Dr Thompson said his theory of air travel spreading the ability to fight an infection does not mean one won’t eventually break out and put lives in danger.

But it may mean fewer people become infected when that does happen, and that those who do catch it are less likely to die.

The theory means it is less likely that a virus or bacteria will have enough time isolated away from people to become completely unbeatable.

However, it’s still possible that a disease currently only affecting animals will one day make the jump to humans – the same way HIV did from monkeys in the 1900s.

Dr Thompson and his colleagues’ theory was published on the website BioRxiv.

Experts say the world is overdue a deadly disease outbreak, and one warned in July a fatal, untreatable outbreak could kill 900million people, if it started tomorrow.

Leaders from the G20 countries all met in Argentina last month to test their abilities to stop an outbreak of a ‘superbug’ which is resistant to antibiotics. 

Dr Eric Toner, from Johns Hopkins University in Baltimore, held a similar exercise in May.
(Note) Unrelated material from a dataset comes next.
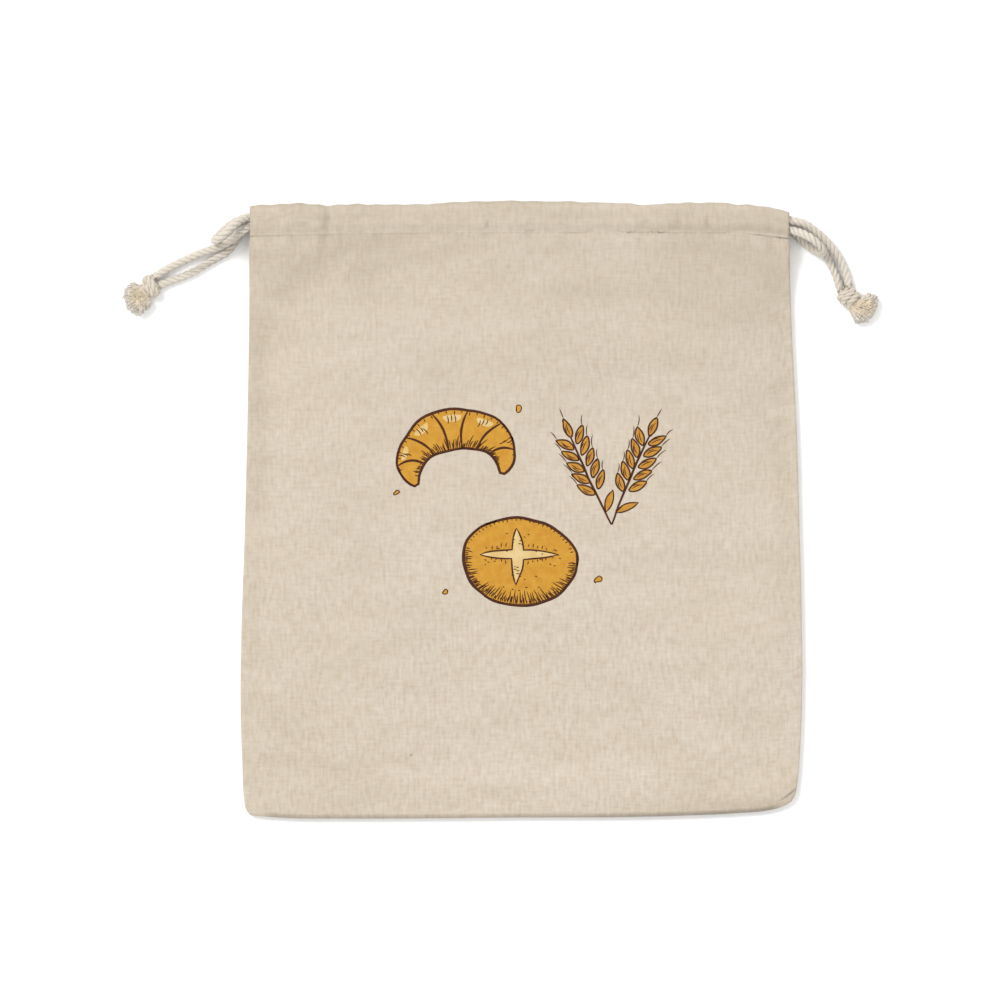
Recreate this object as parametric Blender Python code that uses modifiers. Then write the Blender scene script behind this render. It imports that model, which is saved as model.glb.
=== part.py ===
"""A linen bread bag, 281 x 308 mm, that lies flat with its print side up and its mouth towards +Y.

Two panels are sewn along the sides and the bottom, with pressed-open seam allowances inside. Each
panel's top is folded down inside as a tunnel, and two drawcords run through both tunnels: one is
knotted at the left and turns round at the right, the other is knotted at the right and turns round
at the left. The origin is at the middle of the cloth's underside. +X is to the right, +Z is up.
"""

import math

import bmesh
import bpy
import numpy as np
from mathutils import Matrix, Vector

MM = 0.001

# Cloth. Two layers that lie on each other have their middles one LAYER apart.
CLOTH = 1.0
GAP = 0.3
LAYER = CLOTH + GAP
ALLOWANCE = 10.0
FOLD_RADIUS = LAYER / 2
EDGE_INSET = FOLD_RADIUS + CLOTH / 2
HEM_PAST_STITCHES = 2.0

# The outline of the bag. Columns: y, x of the side edge, from the bottom up.
LEFT_EDGE = (
    (-154.0, -131.0), (-152.0, -135.6), (-149.0, -137.9), (-144.0, -138.8), (-128.0, -139.6),
    (-100.0, -140.5), (-60.0, -140.1), (-10.0, -138.4), (35.0, -137.3), (90.0, -136.3),
    (125.0, -135.9), (152.0, -135.5),
)
RIGHT_EDGE = (
    (-154.0, 124.0), (-150.0, 130.5), (-146.5, 134.0), (-142.5, 136.7), (-136.0, 138.0),
    (-115.0, 139.6), (-85.0, 140.5), (-55.0, 140.2), (-5.0, 139.0), (35.0, 137.9),
    (90.0, 135.2), (125.0, 134.0), (152.0, 133.2),
)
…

He said: ‘It [a pandemic] will happen, but I don’t know when.’

WHAT WAS SPANISH FLU?

The 1918 flu pandemic was unusually deadly and the first of two involving the H1N1 influenza virus.

It infected 500 million people globally, more than one-third of the world’s population, including people on remote Pacific islands and in the Arctic.

It resulted in the deaths of an estimated three to five per cent of the world’s population, making it one of the deadliest natural disasters in human history.


Spanish Flu resulted in the deaths of an estimated three to five per cent of the world’s population, making it one of the deadliest natural disasters in human history. This image shows soldiers from Fort Riley, Kansas, ill with the virus

Within months it had killed three times as many as World War I and did it more quickly than any other illness in recorded history.

Most influenza outbreaks disproportionately kill juvenile, elderly, or already weakened patients.

By contrast, the 1918 pandemic predominantly killed previously healthy young adults.

To maintain morale, wartime censors minimised early reports of illness and mortality in Germany, Britain, France, and the United States.

However, newspapers were free to report the epidemic’s effects in Spain.

This created a false impression of Spain as being especially hard hit, leading to the pandemic’s nickname Spanish flu.

The close quarters and massive troop movements of World War I hastened the pandemic and probably both increased transmission and augmented mutation, researchers believe.

The true global mortality rate from the pandemic is not known, but an estimated 10 per cent to 20 per cent of those who were infected died.

This would lead to a death toll of between 50 to 100 million people.